How JaBaSu Helps NGOs Connect Their Communities

CCI registration support JaBaSu helps NGO partner organisations navigate the JJ Act CCI registration process — preparing the application, understanding the inspection requirements, addressing documentation gaps, and following up with the District Child Protection Society. Registration is the legal foundation for all CCI operations.
CWC interface and case follow-up JaBaSu helps partner NGOs understand the CWC process, prepare Social Investigation Reports for children identified in their communities, and follow up on CWC orders — including sponsorship orders, restoration orders, and CCI placement orders — with the DCPU.
CHILDLINE partnership facilitation JaBaSu connects eligible NGOs with the CHILDLINE India Foundation for collaborative partner registration in their operational districts — enabling NGOs to receive Mission Vatsalya funding for child protection outreach work while accessing the CHILDLINE referral network.

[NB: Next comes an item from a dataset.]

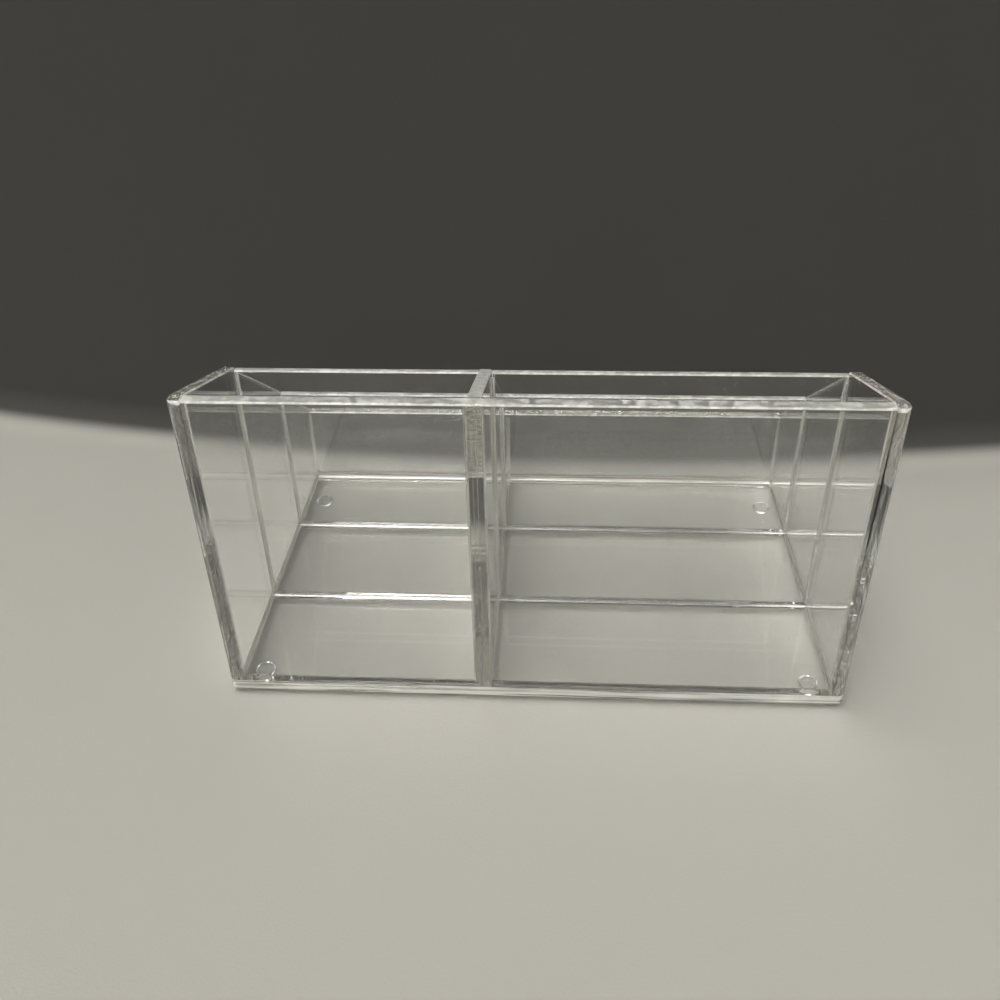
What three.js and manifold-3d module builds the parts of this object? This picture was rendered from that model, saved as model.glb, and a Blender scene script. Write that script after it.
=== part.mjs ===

After-care linkage JaBaSu's skill development and livelihood sector connections — including DDU-GKY PIAs, Mission Shakti SHG networks, and enterprise development resources — create a pathway for CCI-discharged young people to access employment and economic independence with NGO partner support.
POCSO support structure JaBaSu helps NGOs with trained counsellors register formally with the DCPO as POCSO support organisations — creating an official pathway for child survivor support that is recognised within the Mission Vatsalya framework and entitled to scheme-linked compensation.